State the number of lines that include the string "with", and write nothing else.

►

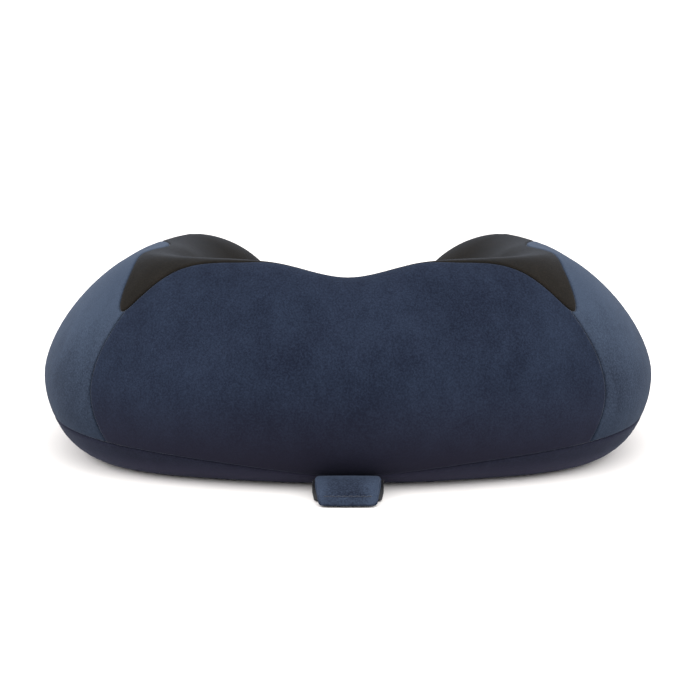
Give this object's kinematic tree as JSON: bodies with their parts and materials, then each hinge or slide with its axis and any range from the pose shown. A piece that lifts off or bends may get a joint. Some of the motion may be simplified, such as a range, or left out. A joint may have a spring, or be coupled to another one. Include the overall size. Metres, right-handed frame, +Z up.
{
  "type": "neck pillow",
  "caption": "U shaped moulded-foam travel neck pillow in a zipped velour cover, with raised shoulders, two thick arms, a flat base and a small fabric loop at the back.",
  "frame": {"origin": "centre of the whole object's box in plan, on the surface that it stands on; the neck axis is 14 mm ahead of it along +Y", "axes": "+X to the pillow's left-right width, +Y from the back towards the gap between the arms, +Z up"},
  "size_m": [0.3, 0.2521, 0.1029],
  "materials": {
    "navy_velour": "matte",
    "charcoal_velour": "matte",
    "liner_knit": "matte",
    "memory_foam": "matte",
    "zip_tape": "matte",
    "zip_coil": "satin",
    "zip_metal": "satin",
    "loop_webbing": "matte",
    "thread": "satin",
    "label_satin": "satin"
  },
  "bodies": {
    "pillow": {"foam_core": "memory_foam", "inner_liner": "liner_knit", "back_panel": "navy_velour", "side_panel_left": "navy_velour", "side_panel_right": "navy_velour", "neck_panel": "charcoal_velour", "base_panel": "navy_velour", "zip_tape_front": "zip_tape", "zip_tape_rear": "zip_tape", "zip_coil_front": "zip_coil", "zip_coil_rear": "zip_coil", "zip_stop_left": "zip_metal", "zip_stop_right": "zip_metal", "care_label": "label_satin"},
    "loop": {"carry_loop": "navy_velour", "loop_backing": "loop_webbing", "loop_stitch": "thread"},
    "slider": {"zip_slider": "zip_metal"},
    "pull": {"zip_pull": "zip_metal"}
  },
  "joints": [
    {"name": "loop_flex", "type": "hinge", "parent": "pillow", "child": "loop", "pos_m": [0, -0.0955, 0.0055], "axis": [-1, 0, 0], "range_deg": [-30, 25]},
    {"name": "slider_travel", "type": "slide", "parent": "pillow", "child": "slider", "axis": [1, 0, 0], "range_m": [0, 0.085]},
    {"name": "pull_swing", "type": "hinge", "parent": "slider", "child": "pull", "pos_m": [-0.046, -0.066, 0.0016], "axis": [0, 1, 0], "range_deg": [0, 150]}
  ]
}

◄

== WRITTEN ANSWER ==
2